The Charter Amendment Runs on a Different Clock
Term limits aren’t available through the recall process itself — recalling a commissioner removes them from office, but it doesn’t change the rules for their successor.
That requires a separate charter amendment, and Alamogordo’s charter, unlike some jurisdictions, already provides a path: qualified electors can force a charter amendment to a public vote by gathering signatures equal to 20 percent of the average turnout across the previous four regular City elections (or 20 percent of the last regular election, whichever is greater) — a threshold that runs citywide rather than district by district, since it changes the rules for every seat, not just one.

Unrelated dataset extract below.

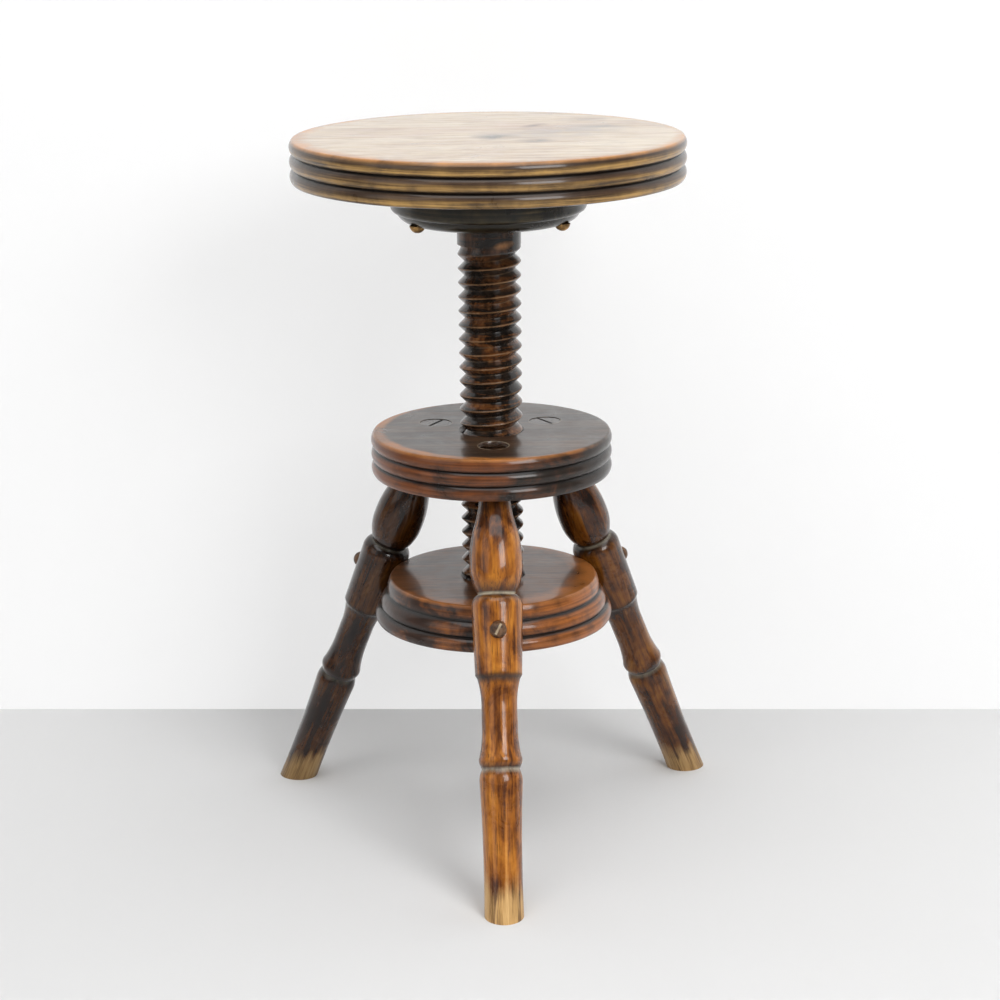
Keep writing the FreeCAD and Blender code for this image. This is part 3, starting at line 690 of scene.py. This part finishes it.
def leg_place(azimuth):
    """A leg's own place: z runs down the leg from the disc's top, x points outwards."""
    a = math.radians(azimuth)
    wide, deep = math.cos(SPLAY), math.sin(SPLAY)
    out = Vector((wide * math.cos(a), wide * math.sin(a), deep))
    down = Vector((deep * math.cos(a), deep * math.sin(a), -wide))
    axes = Matrix((out, down.cross(out), down)).transposed().to_4x4()
    spot = (LEG_CIRCLE * math.cos(a), LEG_CIRCLE * math.sin(a), DISC_TOP)
    return Matrix.Translation(spot) @ axes


def tapped(angle, height):
    """The radius of a disc's tapped thread, a little wider than the screw's."""
    turns = (height - CREST_START) / PITCH - angle / (2 * math.pi)
    flank = abs(2 * (turns - math.floor(turns)) - 1)
    share = min(max(flank - ROOT_FLAT, 0) / FLANK_SHARE, 1)
    return ROOT + (CREST - ROOT) * share + THREAD_GAP


def tapped_board(name, radii, low, high, hollow, rounding):
    """A round board with a beaded edge and the thread tapped through it, eased at the top."""
    outline = reeded_outline(radii, low, high, hollow, 10, rounding)[1:-2]
    rows = round((high - low) / PITCH * 14)

    def bore(angle, height):
        return max(tapped(angle, height), CREST + THREAD_MOUTH - (high - height))

    outline += [(bore, high + (low - high) * i / rows) for i in range(rows + 1)]
    return turned_mesh(name, outline, 192, closed=True)


middle_finish = board_finish(
    "middle_dark_polish", grain_turn=-0.35, high=DISC_TOP, beads=(DISC_LOW, DISC_THICK / 3),
    radius=DISC_RADIUS,
    top=(
        (0.36, (0.012, 0.008, 0.006)), (0.46, (0.036, 0.022, 0.014)),
        (0.54, (0.074, 0.043, 0.027)), (0.64, (0.130, 0.074, 0.043)),
    ),
    edge=(0.030, 0.019, 0.013), warm=(0.190, 0.055, 0.013), rim=(0.480, 0.180, 0.042),
    worn_side=(-0.9, -0.5), rim_width=0.005,
)

# An oval ring of pale dust round each leg's tenon, strongest at the front.
f = middle_finish
colour = f.colour
for (name, azimuth, slot_angle), pale in zip(LEGS, (0.9, 0.55, 0.4)):
    a = math.radians(azimuth)
    centred = f.place(shift=(-LEG_CIRCLE * math.cos(a), -LEG_CIRCLE * math.sin(a), 0))
    oval = f.place(turn=(0, 0, -a), source=centred)
    oval = f.place((1 / SOCKET_OVAL, 1 / SOCKET_RADIUS, 0), source=oval)
    length = f.add("ShaderNodeVectorMath", operation="LENGTH")
    f.put(length.inputs[0], oval)
    ring = f.math("MULTIPLY", length.outputs["Value"], 0.5)
    ring = f.ramp(ring, (0.495, 0.0), (0.50, 1.0), (0.52, 1.0), (0.535, 0.0))
    dust = f.math("MULTIPLY", ring, f.ramp(f.fine, (0.40, 0.0), (0.56, pale)))
    colour = f.mix(dust, colour, (0.42, 0.34, 0.24))
f.put(f.shader.inputs["Base Color"], f.mix(f.below, colour, f.colour))

disc_radii = [DISC_RADIUS] * 3
middle = tapped_board("middle_board", disc_radii, DISC_LOW, DISC_TOP, DISC_HOLLOW, 0.002)
sockets = joined(*[(plug(SOCKET_RADIUS, -0.03, 0.08, 96), leg_place(leg[1])) for leg in LEGS])
middle = cut_away(middle, sockets, "middle_board")
mark(middle, "hollow", bead_hollow(disc_radii, DISC_LOW, DISC_TOP, DISC_HOLLOW))
finish_piece("middle_board", middle, middle_finish.material, "base", "disc_wood", "middle_disc")

# Lower disc: the legs bear on its edge, so its beads step outwards with them. It is
# tapped for the screw too, and each leg is let a hair into it and held by one screw.
# It is warmer and more worn than the middle disc, with a few worm holes.

# Each housing follows the leg's block, in the leg's own place.
LOWER_TOP = 0.236
LOWER_LOW = 0.196
LOWER_RADII = [0.10783, 0.10203, 0.09623]
HOUSING = [(0, 0.131), (0.02285, 0.131), (0.02055, 0.201), (0, 0.201)]

lower_finish = board_finish(
    "lower_dark_polish", grain_turn=0.25, high=LOWER_TOP, beads=(LOWER_LOW, 0.04 / 3),
    radius=0.0962,
    top=(
        (0.36, (0.028, 0.013, 0.008)), (0.46, (0.085, 0.036, 0.016)),
        (0.54, (0.150, 0.062, 0.025)), (0.64, (0.240, 0.100, 0.040)),
    ),
    edge=(0.055, 0.026, 0.016), warm=(0.350, 0.112, 0.024), rim=(0.440, 0.155, 0.036),
    worn_side=(0.6, -0.5), rim_width=0.014, streaky=0.2, holes=0.93,
)
lower = tapped_board("lower_board", LOWER_RADII, LOWER_LOW, LOWER_TOP, DISC_HOLLOW, 0.002)
housings = joined(*[(turned_mesh("housing", HOUSING, 96), leg_place(leg[1])) for leg in LEGS])
lower = cut_away(lower, housings, "lower_board")
mark(lower, "hollow", bead_hollow(LOWER_RADII, LOWER_LOW, LOWER_TOP, DISC_HOLLOW))
finish_piece("lower_board", lower, lower_finish.material, "base", "disc_wood", "lower_disc")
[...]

That means the same volunteer infrastructure built for four separate district recalls can, in theory, consolidate into a single citywide push once the recall petitions are filed — a natural second phase for a volunteer base that doesn’t need to retire the moment the first petitions are turned in.
The Takeaway
None of this depends on outside money or professional campaign staff — Alamogordo’s charter was written assuming ordinary residents would use exactly these tools, and the city has watched a recall effort fall short before. What separates a repeat of 2012 from a different outcome in 2026 is less about the underlying frustration, which polling suggests is real and widespread, and more about whether organizers diversify their tactics across all four districts rather than concentrating effort in the friendliest one, treat every ask as specific rather than vague, and build volunteer teams deep enough to survive four simultaneous signature drives followed by a fifth, citywide one.
That’s the same math that applies to grassroots campaigns anywhere — Alamogordo’s charter just requires doing it four times before it can be done once more.